I love the trend of indie games becoming more and more popular. Indie gamers, rise up? There’s just so much creativity bursting at the seams.
I am however not a fan of the “us vs them” feeling of tribalism between Console Gamers and PC Gamers. I know some of this is sarcastic and done for humor, but it does seem to strike a nerve with some. I would love to see a feeling of more inclusion for our friends who prefer to game more with controllers. This only represents a minority of people; so it’s not a big issue.
What’s your most memorable PC building/creating/ or gaming experience?
I used to be a part of a local group of arcade enthusiasts that frequented a local Nickel arcade. We would meet at the arcade on Fridays and game from 5pm until midnight every Friday. We didn’t need an event or reminder, we just showed up. One of my favorite memories is when there were about 30 of us there, and some people decided to bring their home PCs over and set them up inside. We played Duck Game, Nidhogg, VR Games and all sorts of awesome fun steam games all night in between arcade games. This was all totally spontaneous and it felt like we truly had captured lightning in a bottle.
9. What is your favorite build or part for sale on Jawa right now (yours or another seller’s)?
I’m a sucker for this one because it’s creative, thinking outside the box to make it look cool, and it’s reusing something that might have been tossed aside! This build would handle most indie games just fine at 1080p.
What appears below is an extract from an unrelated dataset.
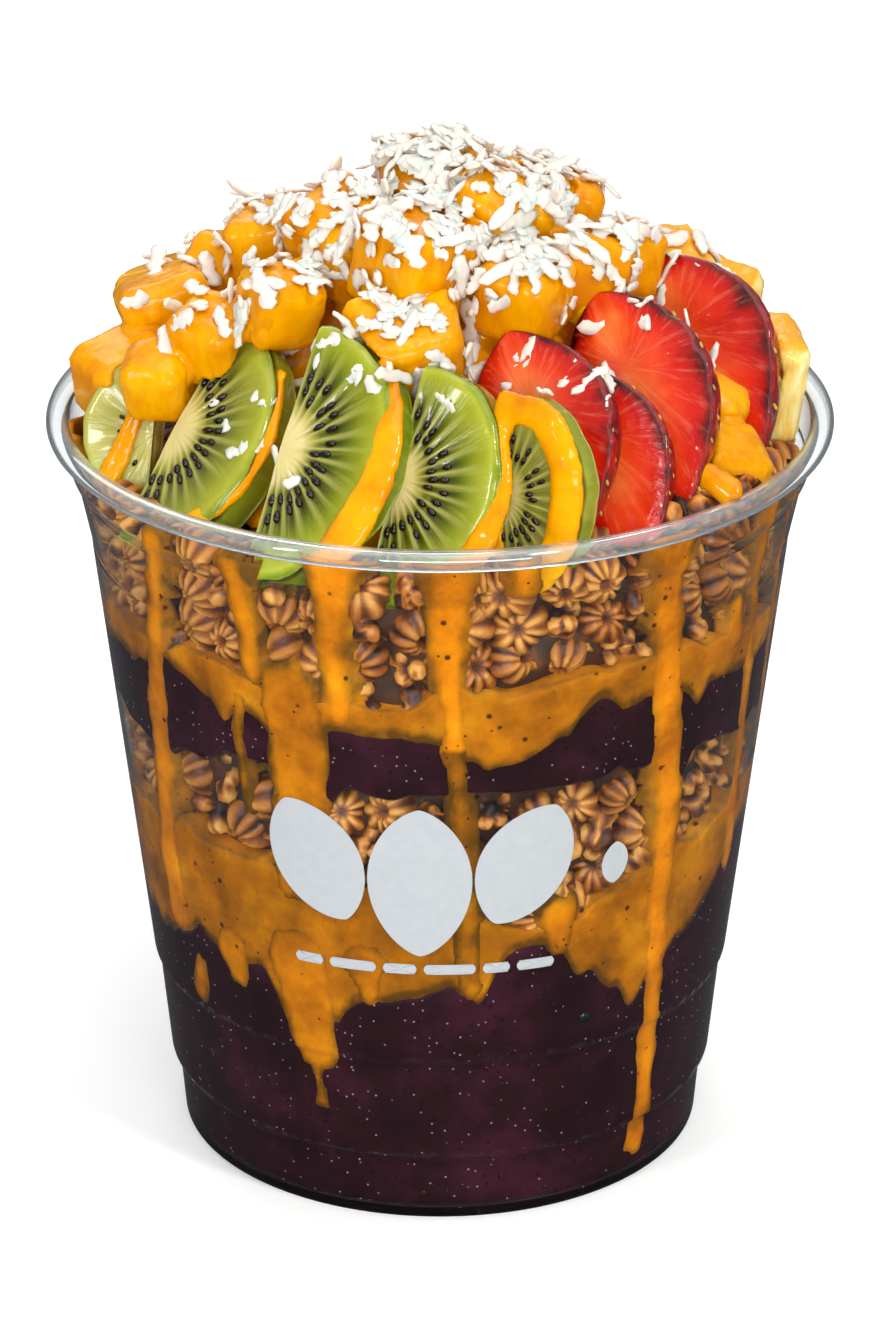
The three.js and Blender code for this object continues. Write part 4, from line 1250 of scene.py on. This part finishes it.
def make_strawberry(name, at, facing, rise, turn, scale, seeds):
    """A strawberry half: its skin, with each pip in a dimple, and a slightly domed cut face."""
    chance = random.Random(name)
    place = cut_face(at, facing, rise, turn, scale)
    stations, around_skin, across_face = 64, 34, 30
    along = np.sin(np.linspace(-np.pi / 2, np.pi / 2, stations)) * 0.5 + 0.5
    along = 0.004 + along * 0.992
    girth = berry_girth(along)
    phases = [chance.uniform(0, FULL_TURN) for _ in range(4)]
    half = BERRY_WIDTH / 2 * girth * (1 + 0.03 * np.sin(5 * along + phases[0]))
    lengthwise = BERRY_LENGTH * (0.5 - along)
    pips = berry_pips(chance)

    t_grid, turn_grid = np.meshgrid(along, np.linspace(0, np.pi, around_skin), indexing="ij")
    dimple = np.zeros(t_grid.shape)
    for pip_t, pip_turn in pips:
        reach_t = (t_grid - pip_t) * BERRY_LENGTH / 1.25
        reach_a = (turn_grid - pip_turn) * 12 * berry_girth(pip_t) / 1.15
        dimple = np.maximum(dimple, np.exp(-reach_t ** 2 - reach_a ** 2))
    skin_scale = 1 - 0.075 * dimple
    skin = np.stack([half[:, None] * np.cos(turn_grid) * skin_scale,
                     np.broadcast_to(lengthwise[:, None], turn_grid.shape),
                     -BERRY_DEPTH * girth[:, None] * np.sin(turn_grid) * skin_scale], -1)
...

If I were them, I’d probably lower the price a tad, and you’ve got yourself a sale! 🙂
We hear you have some hardware dad jokes…can you tell us your favorite? – One day, when I was replying to someone as to why I was late on an email “I’m so sorry, we were testing GPUs and a flock of RTX 3000 series cards escaped. Who knew RTX 3080s could run so fast?!”
– “As it turns out, AMD processors are not meant to be used as hair combs…” – “Biostar motherboard? More like… I’m a-bio-start-a-fire!” followed by deafening silence.
What feature would you like to see next on Jawa?
I think it would be awesome for the “Jawa Verified Tested GPU” badge or something. List of GPUs and benchmark scores to compare your own card against.